I’m not Catholic, but what I learned in eight years of Catholic grammar school and at home has stuck with me in how I like to communicate with God. I’m removed from the structure, immersed in the spirit.

A few years ago I picked up a fascination with St. Francis of Assisi, mostly because for a long time I was focused on being understood and his prayer and teachings are about learning to understand. That opens up everything in our hearts. Like learning to love as well as to be loved. Both sides of the emotional coin. It’s a richer experience.

When Pope Benedict XVI resigned earlier this year and it came time to name a new Pope, I wrote an open letter to the yet-to-be-named pontiff. I asked him to address the issues of real strife in the world and to bring back compassion and empathy in a way that loyal Catholics – unlike me — deserved after sticking with the Church through pervasive corruption.

Enter Pope Francis.

I was sitting in a café on the Upper West Side eating lunch with my friend Kathi when on a nearby TV we saw him emerge on the balcony and saw that, lo and behold, he had taken the name Francis. My eyes welled up. Visceral hopefulness. For what I wasn’t even sure. But I just knew something was about to change. And it has.

According to Time’s cover piece called “The People’s Pope,” Francis is a former “janitor, nightclub bouncer, chemical technician and literature teacher.” (That line conjures up a tune in my head — Sinatra singing “I’ve been a puppet, a pauper, a pirate, a poet, a pawn and a king …”). His actions tell us he’s about context and ministering to people in slums and distress and not so much concerned with absolutes.

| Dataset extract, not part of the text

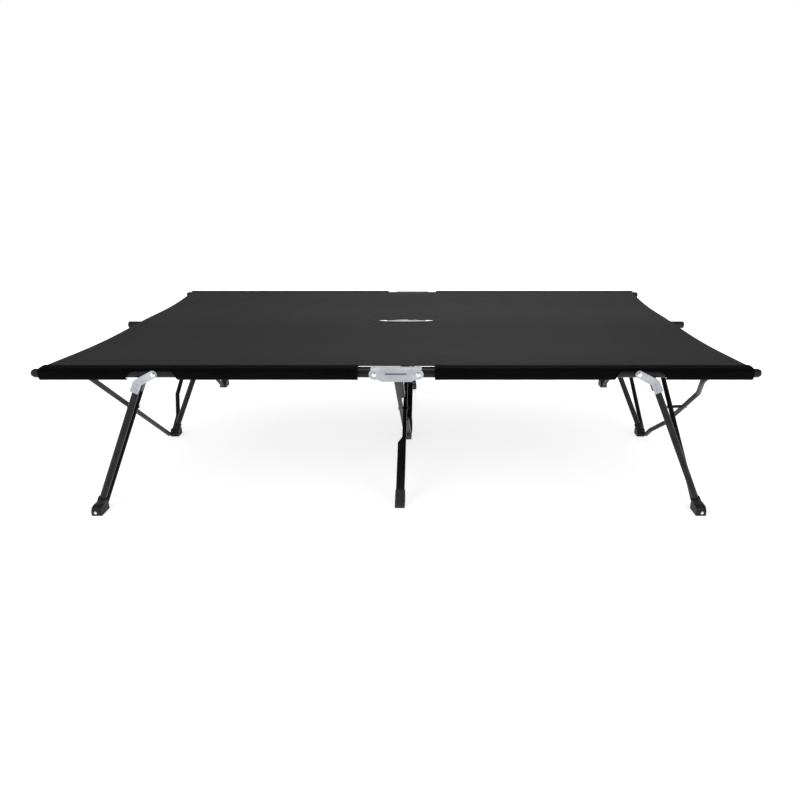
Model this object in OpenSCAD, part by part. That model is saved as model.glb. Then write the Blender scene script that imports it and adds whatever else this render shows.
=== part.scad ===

If you want a gold star for following the rules to the letter and leave no room for tolerance or humanity in your interpretation of those rules, then Pope Francis probably isn’t your favorite choice for a leader. It is my fervent wish that those who fall in this category will learn something from this man and his authentic joy in service to his fellow human beings. It’s not public relations, it’s human relations.

I like the way Time managing editor Nancy Gibbs put it:

“For pulling the papacy out of the palace and into the streets, for committing the world’s largest church to confronting its deepest needs and for balancing judgment with mercy, Pope Francis is Time’s 2013 Person of the Year.”

In a recent article about Like a Prayer, writer Teddy Jamieson wrote, “Always running in parallel, Madonna’s fervent attraction to and feminist rejection of the orthodoxies of the Catholic Church was one of her most significant creative accelerants.”

Mine, too.

But now there’s this, my favorite part of Time’s coverage, where writers Howard Chua-Eoan and Elizabeth Dias refer to “the interview Francis granted the atheist editor of the Italian daily La Repubblica, in which the Pope was quoted as saying, ‘I believe in God, not a Catholic God.’”

That gave me chills.

Yes, Your Holiness. Yes.

It took me a couple of decades, but I’m right there with you.